When robots began stealing jobs from humans, it was easy to panic and call for some sort of tax by which to restore the humans’ competitiveness. In “A Tax on Robots?,” written in 2017, I argued that any such tax is both unwieldy and undesirable. Instead, I suggested we take a look at how the technology and data used to build and train the machines is largely provided by us and by our governments – not just by their manufacturers or owners. Taxpayers and users thus help build up the capital stock of the robots’ owners but receive no dividends for our unpaid, capital-enhancing contributions. So, instead of a robot tax, I proposed a universal basic dividend that would work as follows: Big Tech must be made to issue new equity which is deposited into a public trust from which a dividend is paid to all citizens equally. Society then receives a share of the dividends from the technology it has enabled Big Tech to produce, train, and implement.

Today, developments in machine learning, reinforcement algorithms, and especially artificial intelligence have added to the pertinence of my proposal. A new form of capital has emerged – cloud capital – which we are training constantly to turn us into its cloud serfs (whose free labor replenishes this capital), its cloud proles (shopfloor workers, drivers, and others with wrist-held devices monitoring and dictating their work), or vassal third-party producers (e.g., manufacturers forced to pay the owner of some digital platform up to 40% of the price for access to customers). Never before has this proposal of a universal basic dividend been more apt than right now.
– Yanis Varoufakis, February 2024

Ken makes a decent living operating a large harvester on behalf of farmer Luke. Ken’s salary generates income tax and social security payments that help finance government programs for less fortunate members of his community. Alas, Luke is about to replace Ken with Nexus, a robot that can operate the harvester longer, more safely, in any weather, and without lunch breaks, holidays, or sick pay.

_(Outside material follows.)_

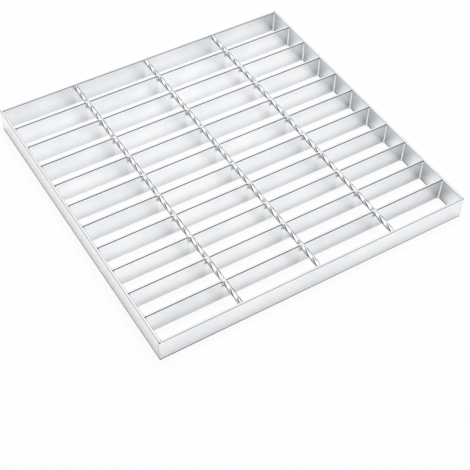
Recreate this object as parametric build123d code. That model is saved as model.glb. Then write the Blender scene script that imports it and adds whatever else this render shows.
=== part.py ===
"""Galvanised drain grate: a square panel of welded steel bar grating.

Flat bearing bars stand on edge between two end bands. Three twisted square rods
lie in slots in the bars' top edges and hold them upright. Every slot is filled
with weld metal round its rod, and a fillet bead ties each bar to each band.

Units are millimetres and degrees. X runs along the bearing bars, Y from the front
edge bar to the back one, and Z up. The origin is the centre of the panel's
underside.
"""
import os
from math import ceil, cos, radians, sin, sqrt

from build123d import *

# Driving dimensions of the panel
PANEL_LENGTH = 400.0        # over the end bands, along the bearing bars
PANEL_WIDTH = 400.0         # over the edge bars, across the bearing bars
BAR_DEPTH = 30.0            # standing height of every flat bar
BAR_THICKNESS = 3.0         # bearing bars and edge bars
BAND_THICKNESS = 3.0        # end bands
BAY_COUNT = 11              # open bays from the front edge bar to the back one
ROLLED_EDGE_CHAMFER = 0.4   # break along the long edges of the rolled flats
PANEL_CORNER_RADIUS = 1.2   # upright outer corners, ground smooth

# Twisted cross rods
ROD_SIDE = 4.5              # square section before it is twisted
ROD_PITCH = 100.0           # from one rod to the next
ROD_TURN_LENGTH = 57.2      # length of rod in one full turn of its twist
ROD_STEPS_PER_TURN = 24     # flat steps that stand for the smooth twist
ROD_DROP = 0.25             # how far the twisted corners stay below the bars' tops
ROD_PLACES = {"left": -1, "middle": 0, "right": 1}      # in steps of the pitch
# Lean of one corner from the vertical at each rod's front end
ROD_LEAN_ANGLES = {"left": 36.5, "middle": 1.6, "right": 11.0}

# Slots in the bearing bars, and the weld metal that fills them
SLOT_SIDE_GAP = 0.3         # between the rod's turning circle and the slot's side
SLOT_FLOOR_GAP = 2.0        # between the rod's turning circle and the slot's floor
PLUG_RECESS = 0.3           # the weld metal lies this far behind the bar's faces
COLLAR_LENGTH = 2.0         # weld collar at a rod's end, along the rod
COLLAR_TIP_WALL = 0.12      # collar outside the rod's turning circle at its tip
COLLAR_BASE_WALL = 0.9      # and where it meets the edge bar

# Fillet beads at the bars' ends
BEAD_LEG = 2.0              # leg of the fillet above its flared foot
BEAD_FOOT_LEG = 3.0         # leg at the foot, where the molten pool ran down
BEAD_HEAD_LEG = 1.6         # leg at the head, where the run was broken off
BEAD_FLARE_HEIGHT = 5.0     # height over which the foot narrows
BEAD_FACETS = 4             # flats across the bead's quarter round
BEAD_TOP_SETBACK = 0.8      # below the bars' top edges
BEAD_FOOT_SETBACK = 1.0     # above the bars' bottom edges

# Sizes that follow from the driving dimensions
BAR_LENGTH = PANEL_LENGTH - 2 * BAND_THICKNESS
BAR_PITCH = (PANEL_WIDTH - BAR_THICKNESS) / BAY_COUNT
FRONT_BAR_Y = (BAR_THICKNESS - PANEL_WIDTH) / 2
ROD_LENGTH = PANEL_WIDTH - 2 * BAR_THICKNESS
ROD_CORNER_RADIUS = ROD_SIDE / sqrt(2)
ROD_HEIGHT = BAR_DEPTH - ROD_DROP - ROD_CORNER_RADIUS
SLOT_WIDTH = 2 * (ROD_CORNER_RADIUS + SLOT_SIDE_GAP)
SLOT_FLOOR = ROD_HEIGHT - ROD_CORNER_RADIUS - SLOT_FLOOR_GAP
ROD_STEPS = ceil(ROD_LENGTH * ROD_STEPS_PER_TURN / ROD_TURN_LENGTH)


def bar_y(index):
    """Middle of one bar's thickness, counted from the front edge bar."""
    return FRONT_BAR_Y + index * BAR_PITCH


def rod_x(name):
    """Middle of one cross rod along the bars."""
    return ROD_PLACES[name] * ROD_PITCH


def flat_section(thickness):
    """Section of a rolled flat, with its underside on the section's own X axis."""
    outline = Pos(0, BAR_DEPTH / 2) * Rectangle(thickness, BAR_DEPTH)
    return chamfer(outline.vertices(), ROLLED_EDGE_CHAMFER)


def flat_bar():
    """A rolled flat standing on edge along X, between the two end bands."""
    return extrude(Plane.YZ * flat_section(BAR_THICKNESS), BAR_LENGTH / 2, both=True)


def end_band(side):
    """The flat across the bars' ends; side is -1 at the left and 1 at the right.

    The band is what the rolled section and the rounded plan have in common.
    """
    rolled = extrude(Plane.XZ * flat_section(BAND_THICKNESS), PANEL_WIDTH / 2, both=True)
    plan = Rectangle(BAND_THICKNESS, PANEL_WIDTH)
    corners = plan.vertices().filter_by(lambda corner: corner.X * side > 0)
    plan = fillet(corners, min(PANEL_CORNER_RADIUS, 0.9 * BAND_THICKNESS))
    return Pos(side * (PANEL_LENGTH - BAND_THICKNESS) / 2, 0) * (rolled & extrude(plan, BAR_DEPTH))


def slot_block(length, top):
    """The punched slot's form as a block centred on Y, from its floor up to top."""
    return Pos(0, 0, SLOT_FLOOR) * Box(
        SLOT_WIDTH, length, top - SLOT_FLOOR, align=(Align.CENTER, Align.CENTER, Align.MIN)
    )


def bearing_bar():
    """A flat bar with one slot in its top edge for each cross rod."""
    cutter = slot_block(2 * BAR_THICKNESS, BAR_DEPTH + ROD_CORNER_RADIUS)
    return flat_bar() - [Pos(rod_x(name), 0) * cutter for name in ROD_PLACES]


def rod_ring(name, step):
    """The four corners of a rod's square section at one step along its twist.

    As the step goes up, the upper corner turns towards +X.
    """
    reach = ROD_LENGTH * step / ROD_STEPS
    turned = ROD_LEAN_ANGLES[name] + 360 * reach / ROD_TURN_LENGTH
    leans = [radians(turned + quarter) for quarter in (0, 90, 180, 270)]
    return [
        Vector(
            rod_x(name) + ROD_CORNER_RADIUS * sin(lean),
            reach - ROD_LENGTH / 2,
            ROD_HEIGHT + ROD_CORNER_RADIUS * cos(lean),
        )
        for lean in leans
    ]


def flat_face(*corners):
    """A flat face with these corners."""
    return Face(Wire.make_polygon(corners, close=True))


def cross_rod(name):
    """A square rod twisted evenly from the front edge bar to the back one.

    Between two rings each side is two flat triangles, folded along the diagonal
    that keeps the side slightly hollow, so nothing stands out of the true twist.
    """
    rings = [rod_ring(name, step) for step in range(ROD_STEPS + 1)]
    faces = [flat_face(*rings[0]), flat_face(*rings[-1])]
    for near, far in zip(rings, rings[1:]):
        for side in range(4):
            following = (side + 1) % 4
            faces.append(flat_face(near[side], near[following], far[following]))
            faces.append(flat_face(near[side], far[following], far[side]))
    return Solid(Shell(faces))


def end_collar(side):
    """Weld collar where a rod meets an edge bar; side is -1 in front and 1 behind."""
    tip_radius = ROD_CORNER_RADIUS + COLLAR_TIP_WALL
    base_radius = ROD_CORNER_RADIUS + COLLAR_BASE_WALL
    wall = Plane(origin=(0, side * ROD_LENGTH / 2, ROD_HEIGHT), z_dir=(0, -side, 0))
    cone = wall * Cone(
        base_radius, tip_radius, COLLAR_LENGTH, align=(Align.CENTER, Align.CENTER, Align.MIN)
    )
    below_top = Pos(0, 0, BAR_DEPTH) * Box(
        4 * base_radius, 2 * PANEL_WIDTH, BAR_DEPTH, align=(Align.CENTER, Align.CENTER, Align.MAX)
    )
    return cone & below_top


def rod_welds(name, rod):
    """The weld metal along one rod: a plug in each slot, a collar at each end."""
    plug = slot_block(BAR_THICKNESS - 2 * PLUG_RECESS, BAR_DEPTH)
    plugs = [Pos(0, bar_y(index)) * plug for index in range(1, BAY_COUNT)]
    blanks = [end_collar(-1), *plugs, end_collar(1)]
    return [(Pos(rod_x(name), 0) * blank - rod).solid() for blank in blanks]


def bead_section(leg, height):
    """Section of a bead at one height: the corner, and a quarter round in flats."""
    angles = [radians(90 * facet / BEAD_FACETS) for facet in range(BEAD_FACETS + 1)]
    rim = [(leg * cos(angle), leg * sin(angle), height) for angle in angles]
    return flat_face((0, 0, height), *rim)


def end_bead():
    """A fillet bead standing in the corner between +X and +Y, on the Z axis."""
    foot = BEAD_FOOT_SETBACK
    levels = [
        bead_section(BEAD_FOOT_LEG, foot),
        bead_section(BEAD_LEG, foot + BEAD_FLARE_HEIGHT),
        bead_section(BEAD_HEAD_LEG, BAR_DEPTH - BEAD_TOP_SETBACK),
    ]
    return loft(levels, ruled=True)


def end_welds(side):
    """The beads of all bars on one end band; side is -1 at the left, 1 at the right.

    Each bead lies in front of its bar, apart from the front edge bar's, which lies
    behind it, inside the panel.
    """
    bead = end_bead()
    corner_x = side * BAR_LENGTH / 2
    beads = []
    for index in range(BAY_COUNT + 1):
        facing = 1 if index == 0 else -1
        if facing == 1:
            turn = 0 if side == -1 else 90
        else:
            turn = 270 if side == -1 else 180
        corner_y = bar_y(index) + facing * BAR_THICKNESS / 2
        beads.append((Pos(corner_x, corner_y) * Rot(0, 0, turn) * bead).solid())
    return beads


def build_pieces():
    """Every piece of the panel in its place, under its own name."""
    pieces = {
        "front_edge_bar": Pos(0, bar_y(0)) * flat_bar(),
        "back_edge_bar": Pos(0, bar_y(BAY_COUNT)) * flat_bar(),
        "left_end_band": end_band(-1),
        "right_end_band": end_band(1),
        "left_end_welds": Compound(children=end_welds(-1)),
        "right_end_welds": Compound(children=end_welds(1)),
    }
    slotted = bearing_bar()
    for index in range(1, BAY_COUNT):
        pieces[f"bearing_bar_{index:02d}"] = Pos(0, bar_y(index)) * slotted
    for name in ROD_PLACES:
        rod = cross_rod(name)
        pieces[f"cross_rod_{name}"] = rod
        pieces[f"rod_welds_{name}"] = Compound(children=rod_welds(name, rod))
    return pieces


os.makedirs("parts", exist_ok=True)
for piece_name, piece in build_pieces().items():
    export_step(piece, f"parts/{piece_name}.step")
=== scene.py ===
"""Looks of a galvanised drain grate: a welded bar panel with twisted cross rods.

Lengths are in metres, in the panel's own frame. X runs along the bearing bars, Y from
the front edge bar to the back one, and Z up from the surface that the panel lies on.
"""

import logging
import math
from dataclasses import dataclass
from enum import Enum
from typing import Any, Union

import bpy
import numpy as np
from mathutils import Matrix, Vector


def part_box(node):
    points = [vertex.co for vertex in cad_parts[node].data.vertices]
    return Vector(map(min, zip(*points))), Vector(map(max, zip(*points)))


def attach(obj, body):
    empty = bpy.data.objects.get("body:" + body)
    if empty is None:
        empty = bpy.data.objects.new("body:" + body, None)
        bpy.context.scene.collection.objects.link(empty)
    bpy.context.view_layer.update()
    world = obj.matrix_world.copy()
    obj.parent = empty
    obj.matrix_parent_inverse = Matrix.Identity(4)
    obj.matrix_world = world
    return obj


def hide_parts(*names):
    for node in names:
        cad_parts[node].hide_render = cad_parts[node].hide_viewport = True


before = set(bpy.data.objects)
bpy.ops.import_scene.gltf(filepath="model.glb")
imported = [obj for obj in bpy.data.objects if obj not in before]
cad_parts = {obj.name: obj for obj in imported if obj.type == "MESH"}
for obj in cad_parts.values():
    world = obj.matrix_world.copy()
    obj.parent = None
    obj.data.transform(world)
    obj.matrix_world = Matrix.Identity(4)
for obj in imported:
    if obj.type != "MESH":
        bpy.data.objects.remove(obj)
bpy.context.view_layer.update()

log = logging.getLogger("drain_grate")

MM = 0.001
BODY = "root"
PHOTO_SIDE = 470.0
ROD_RADIUS = 2.85 * MM      # over the twisted corners

Colour = tuple[float, float, float]
Place = tuple[float, float, float]
Span = tuple[float, float]      # where a smooth step starts and where it ends
Number = Union[float, "Sock"]
Surface = tuple[np.ndarray, np.ndarray]
Marked = tuple[Surface, np.ndarray]

WHITE: Colour = (1.0, 1.0, 1.0)


class End(Enum):
    """The two ends of the bearing bars."""

    LEFT = -1
    RIGHT = 1


class RodPlace(Enum):
    """The three cross rods, by place, in steps of their pitch."""

    LEFT = -1
    MIDDLE = 0
    RIGHT = 1

    @property
    def word(self) -> str:
        """The place as it stands in node names."""
        return self.name.lower()


class Mark(Enum):
    """Distances that a mesh carries for its finish, as named attributes."""

    ARRIS = "from_arris"
    TOE = "from_toe"
    SEAM = "from_seam"


class Sock:
    """A shader value: an output socket whose arithmetic adds Math nodes."""

    def __init__(self, shader: "Shader", socket: bpy.types.NodeSocket | None) -> None:
        """Wraps one output socket of a shader, or none where the node has no output."""
        self.shader = shader
        self.socket = socket

    def output(self, name: str) -> "Sock":
        """Another output of the same node."""
        return Sock(self.shader, self.socket.node.outputs[name])

    def _math(self, operation: str, *values: Number) -> "Sock":
        """Adds one Math node.

        Args:
            operation: The Math node's operation.
            *values: Its inputs, in order.

        Returns:
            The node's result.
        """
        return self.shader.node(
            "ShaderNodeMath", {"operation": operation}, dict(enumerate(values))
        )

    def __add__(self, other: Number) -> "Sock":
        """self + other."""
        return self._math("ADD", self, other)

    def __radd__(self, other: Number) -> "Sock":
        """other + self."""
        return self._math("ADD", other, self)

    def __sub__(self, other: Number) -> "Sock":
        """self - other."""
        return self._math("SUBTRACT", self, other)

    def __rsub__(self, other: Number) -> "Sock":
        """other - self."""
        return self._math("SUBTRACT", other, self)

    def __mul__(self, other: Number) -> "Sock":
        """self * other."""
        return self._math("MULTIPLY", self, other)

    def __rmul__(self, other: Number) -> "Sock":
        """other * self."""
        return self._math("MULTIPLY", other, self)

    def __truediv__(self, other: Number) -> "Sock":
        """self / other."""
        return self._math("DIVIDE", self, other)

    def least(self, other: Number) -> "Sock":
        """The smaller of two values."""
        return self._math("MINIMUM", self, other)

    def most(self, other: Number) -> "Sock":
        """The larger of two values."""
        return self._math("MAXIMUM", self, other)

    def size(self) -> "Sock":
        """The value without its sign."""
        return self._math("ABSOLUTE", self)

    def whole(self) -> "Sock":
        """The nearest whole number."""
        return self._math("ROUND", self)

    def rise(self, low: float, high: float) -> "Sock":
        """A smooth step from 0 at low to 1 at high.

        Args:
            low: Where the step starts.
            high: Where the step ends.

        Returns:
            The step's value, between 0 and 1.
        """
        return self.shader.node(
            "ShaderNodeMapRange",
            {"interpolation_type": "SMOOTHSTEP"},
            {"Value": self, "From Min": low, "From Max": high},
        )

    def fall(self, low: float, high: float) -> "Sock":
        """A smooth step from 1 at low to 0 at high."""
        return 1.0 - self.rise(low, high)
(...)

Bill Gates thinks that, to ease the inequality and offset the social costs implied by automation’s displacement effects, either Nexus should pay income tax, or Luke should pay a hefty tax for replacing Ken with a robot. And this “robot tax” should be used to finance something like a universal basic income (UBI). Gates’s proposal, one of many variants on the UBI theme, allows us to glimpse fascinating aspects of capitalism and human nature that rich societies have neglected for too long.

The whole point of automation is that, unlike Ken, Nexus will never negotiate a labor contract with Luke. Indeed, it will receive no income. The only way to simulate an income tax on behalf of Nexus is to use Ken’s last annual income as a reference salary and extract from Luke’s revenues income tax and social security charges equivalent to what Ken paid.